The Holidays: Time For Joy, Laughter & Analytics
Ah the holiday season. Time to welcome back apple-picking trips, pumpkin spice lattes and the smell of pine needles. In the retail search space, time to welcome back gruelingly long work days, insane volume spikes, working on days normal people have off (e.g. every weekend from November through Christmas) and enough last-second surprises to make […]
Ah the holiday season. Time to welcome back apple-picking trips, pumpkin spice lattes and the smell of pine needles. In the retail search space, time to welcome back gruelingly long work days, insane volume spikes, working on days normal people have off (e.g. every weekend from November through Christmas) and enough last-second surprises to make anyone pull their hair out.
While I have yet to find a solution for the surprises your boss likes to throw at you at 5 p.m. on a Friday, there is a way to eliminate some of the stress that comes with holiday search campaigns.
By simply shifting your focus to be more analytics-heavy and adjusting the way you look at your data, you can lessen your stress, better predict trends and results, and make the entire holiday season more successful.
If the idea of carving a piece of time out of your already cramped schedule to focus on analyzing data seems like mission impossible, don’t worry, it is doable. The biggest key to finding time to analyze your data is to make sure you are analyzing the right data — meaning data that will actually move your business forward.
You can and should be looking at your basic metrics every day (e.g. CTR, bids, keywords, match types, etc.). But by looking at “incremental metrics” such as clickstream, cross-channel influence, time lag between first click and purchase, and branded impressions per day — metrics that often change during the holiday season — you can find pieces of data that might alter your marketing strategies.
For example, look at the amount of exact match impressions you get on your branded terms per day, then compare them to the exact match impressions from the previous year. Not only can this give you a good feel for the rate your brand is growing, but it will also help you better predict clicks, spend, conversion rate, revenue, etc., for the upcoming holiday season.
Once you start figuring out the data you should be analyzing, start analyzing it … as in now. It may sound trite (especially since by now you have read 50 articles talking about how the holiday season has already started), but the earlier you begin focusing on analytics, the easier it will be to make progress.
There are two reasons for this: volume and reaction time.
While October is the unofficial beginning of the holiday season, it is rarely a month that shows huge spikes in volume, so you aren’t yet dealing with the enormous influx of data that comes in the heart of the holiday season. This allows you to more easily determine what pieces of data you want to gather and install the systems you need to properly analyze it.
The second thing to remember is reaction time. The sooner you begin gathering data, the sooner you can begin using that data to influence your campaigns.
There is no worse feeling than to look back on your holiday season and know you left money on the table or spent money you shouldn’t have. By starting early, you will be able to have an immediate impact on your campaigns and drive incremental revenue.

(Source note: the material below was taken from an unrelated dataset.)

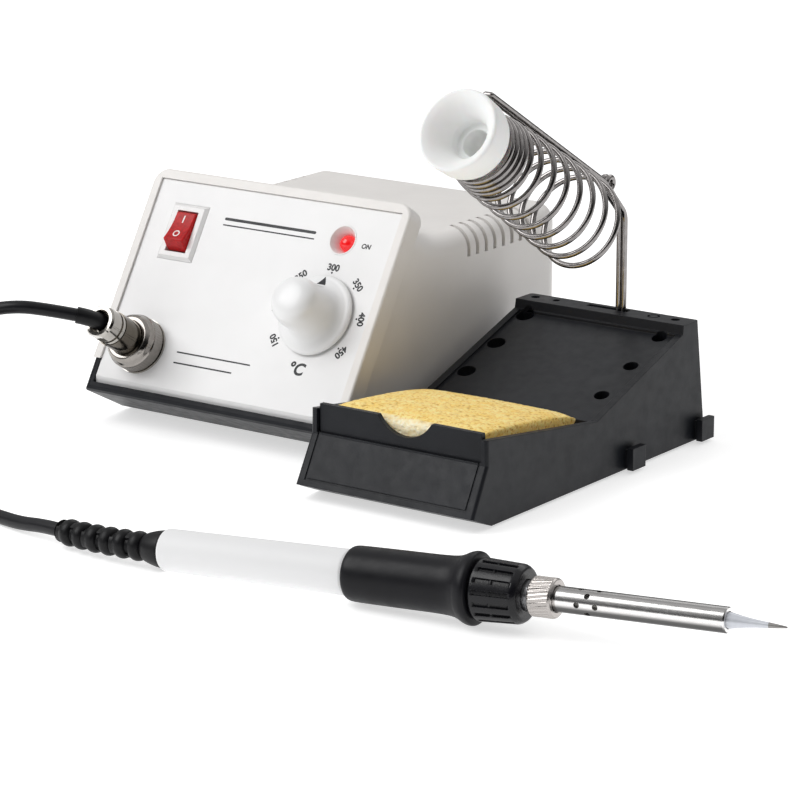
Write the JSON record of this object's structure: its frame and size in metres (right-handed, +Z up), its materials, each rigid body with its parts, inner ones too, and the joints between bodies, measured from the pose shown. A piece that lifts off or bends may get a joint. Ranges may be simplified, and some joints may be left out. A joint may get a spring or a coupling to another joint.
{
  "type": "soldering iron station",
  "caption": "Analogue soldering station: mains housing with sloping control panel, tool stand with sponge and spring holder, and a corded iron lying in front.",
  "frame": {"origin": "centre of the footprint of the housing, stand and iron, on the surface they stand on; the free cord is not counted", "axes": "+X to the right seen from the front, +Y towards the back of the housing, +Z up"},
  "size_m": [0.412, 0.2878, 0.1409],
  "materials": {
    "housing_white": "fine satin ABS, warm white",
    "panel_white": "smooth satin plate",
    "shell_black": "satin moulded plastic",
    "stand_black": "lightly textured moulded plastic",
    "rubber_black": "matt rubber",
    "screw_steel": "zinc plated",
    "switch_white": "smooth",
    "rocker_red": "translucent red",
    "led_red": "lit red lens",
    "metal_grey": "plated steel",
    "knob_white": "gloss",
    "chrome_metal": "polished nickel chrome",
    "core_iron": "varnished laminations",
    "winding_brown": "taped winding",
    "spacer_white": "nylon",
    "board_green": "solder mask",
    "component_black": "moulded packages",
    "fuse_glass": "clear",
    "sponge_yellow": "cellulose sponge",
    "funnel_white": "heat-proof moulding",
    "wire_steel": "bright drawn spring wire",
    "handle_white": "smooth",
    "grip_rubber": "smooth soft rubber",
    "collar_black": "heat-proof phenolic",
    "nut_nickel": "knurled nickel",
    "barrel_steel": "brushed stainless",
    "tip_plated": "plated, tinned end",
    "ceramic_white": "ceramic",
    "cord_black": "smooth jacket",
    "tie_black": "nylon tie"
  },
  "bodies": {
    "root": {"upper_housing": "housing_white", "lower_shell": "shell_black", "rubber_feet": "rubber_black", "housing_screws": "screw_steel", "front_panel": "panel_white", "rocker_switch_body": "switch_white", "indicator_bezel": "switch_white", "indicator_led": "led_red", "potentiometer_body": "metal_grey", "potentiometer_nut": "screw_steel", "panel_socket": "chrome_metal", "socket_washer": "chrome_metal", "plug_shell": "chrome_metal", "plug_cable_clamp": "chrome_metal", "plug_sleeve": "rubber_black", "transformer_core": "core_iron", "transformer_winding": "winding_brown", "transformer_bracket": "metal_grey", "transformer_screws": "screw_steel", "board_spacers": "spacer_white", "board_screws": "screw_steel", "circuit_board": "board_green", "board_components": "component_black", "fuse_holder": "shell_black", "fuse_holder_nut": "shell_black", "fuse": "fuse_glass", "mains_gland": "rubber_black", "cord_coil": "cord_black", "coil_tie": "tie_black", "cord_iron_run": "cord_black", "cord_plug_run": "cord_black"},
    "rocker": {"rocker_paddle": "rocker_red"},
    "knob": {"temperature_knob": "knob_white", "potentiometer_shaft": "metal_grey"},
    "coupling_ring": {"plug_coupling_ring": "chrome_metal"},
    "fuse_cap": {"fuse_cap": "shell_black"},
    "stand": {"stand_base": "stand_black", "stand_feet": "rubber_black"},
    "tray": {"sponge_tray": "stand_black"},
    "sponge": {"sponge": "sponge_yellow"},
    "holder": {"holder_funnel": "funnel_white", "holder_spring": "wire_steel", "holder_wire": "wire_steel"},
    "iron": {"iron_handle": "handle_white", "strain_relief": "rubber_black", "grip_sleeve": "grip_rubber", "heater_mount": "metal_grey", "heater_element": "ceramic_white"},
    "collar": {"collar_nut": "collar_black"},
    "barrel": {"barrel_tube": "barrel_steel", "soldering_tip": "tip_plated"},
    "barrel_nut": {"barrel_nut": "nut_nickel"}
  },
  "joints": [
    {"name": "rocker_tilt", "type": "hinge", "parent": "root", "child": "rocker", "pos_m": [-0.15553, 0.02019, 0.0676], "axis": [1, 0, 0], "range_deg": [0, 28]},
    {"name": "knob_turn", "type": "hinge", "parent": "root", "child": "knob", "pos_m": [-0.08473, 0.00662, 0.04929], "axis": [0, -0.8526, 0.5225], "range_deg": [-128, 128]},
    {"name": "coupling_ring_turn", "type": "hinge", "parent": "root", "child": "coupling_ring", "pos_m": [-0.15693, -0.00955, 0.03246], "axis": [0, -0.8526, 0.5225], "range_deg": [0, 720]},
    {"name": "fuse_cap_turn", "type": "hinge", "parent": "root", "child": "fuse_cap", "pos_m": [-0.08373, 0.13045, 0.042], "axis": [0, 1, 0], "range_deg": [0, 60]},
    {"name": "stand_lift", "type": "slide", "parent": "root", "child": "stand", "axis": [0, 0, 1], "range_m": [0, 0.04]},
    {"name": "tray_lift", "type": "slide", "parent": "stand", "child": "tray", "axis": [0, 0, 1], "range_m": [0, 0.03]},
    {"name": "sponge_lift", "type": "slide", "parent": "tray", "child": "sponge", "axis": [0, 0, 1], "range_m": [0, 0.025]},
    {"name": "holder_lift", "type": "slide", "parent": "stand", "child": "holder", "axis": [0, 0, 1], "range_m": [0, 0.03]},
    {"name": "iron_lift", "type": "slide", "parent": "root", "child": "iron", "axis": [0, 0, 1], "range_m": [0, 0.05]},
    {"name": "collar_nut_turn", "type": "hinge", "parent": "iron", "child": "collar", "pos_m": [0.08387, -0.12251, 0.01201], "axis": [0.992, 0.1195, 0.0407], "range_deg": [0, 720]},
    {"name": "barrel_pull", "type": "slide", "parent": "iron", "child": "barrel", "axis": [0.992, 0.1195, 0.0407], "range_m": [0, 0.05]},
    {"name": "barrel_nut_turn", "type": "hinge", "parent": "barrel", "child": "barrel_nut", "pos_m": [0.09776, -0.12084, 0.01258], "axis": [0.992, 0.1195, 0.0407], "range_deg": [0, 720]}
  ]
}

The final thing to keep in mind when adding an analytical focus to your holiday campaigns is that you cannot allow perfection to be a barrier to progress. Far too often in search marketing — and in digital marketing for that matter — marketers get lost in the data; if any tiny little piece doesn’t line up exactly, they don’t trust the data.
You cannot do this during the holiday season or you will miss your opportunity. For example, I think the most common occurrence is something along these lines:
- A marketer discovers a common click path prior to conversion.
- They then dig in deeper and find the click path didn’t occur as commonly last Tuesday.
- The marketer then spends a week trying to figure out why it didn’t happen last Tuesday — completely forgetting the data is valid on the other six days of the week.
While that example seems a bit silly, examples like that happen all the time — and they cannot happen during holiday season or you will miss your opportunity. So while you should always strive to make sure the data is as perfect as possible, you also have to know when enough is enough.
For the marketers that are able to find the point where they trust the data and are agile enough to adjust for it, you will be able to add efficiency to your campaigns and even gain share against your competitors.
Thinking about Excel documents and analytics instead of Christmas lights and giant piles of holiday revenue may sound boring, but the marketers who can effectively build in an analytical mindset before we get too far into the holiday season will be more successful than their counterparts.
Then, they can go back to thinking about more important things — like how to finally get out of doing the pointless task the boss drops on your desk right before you leave for the day.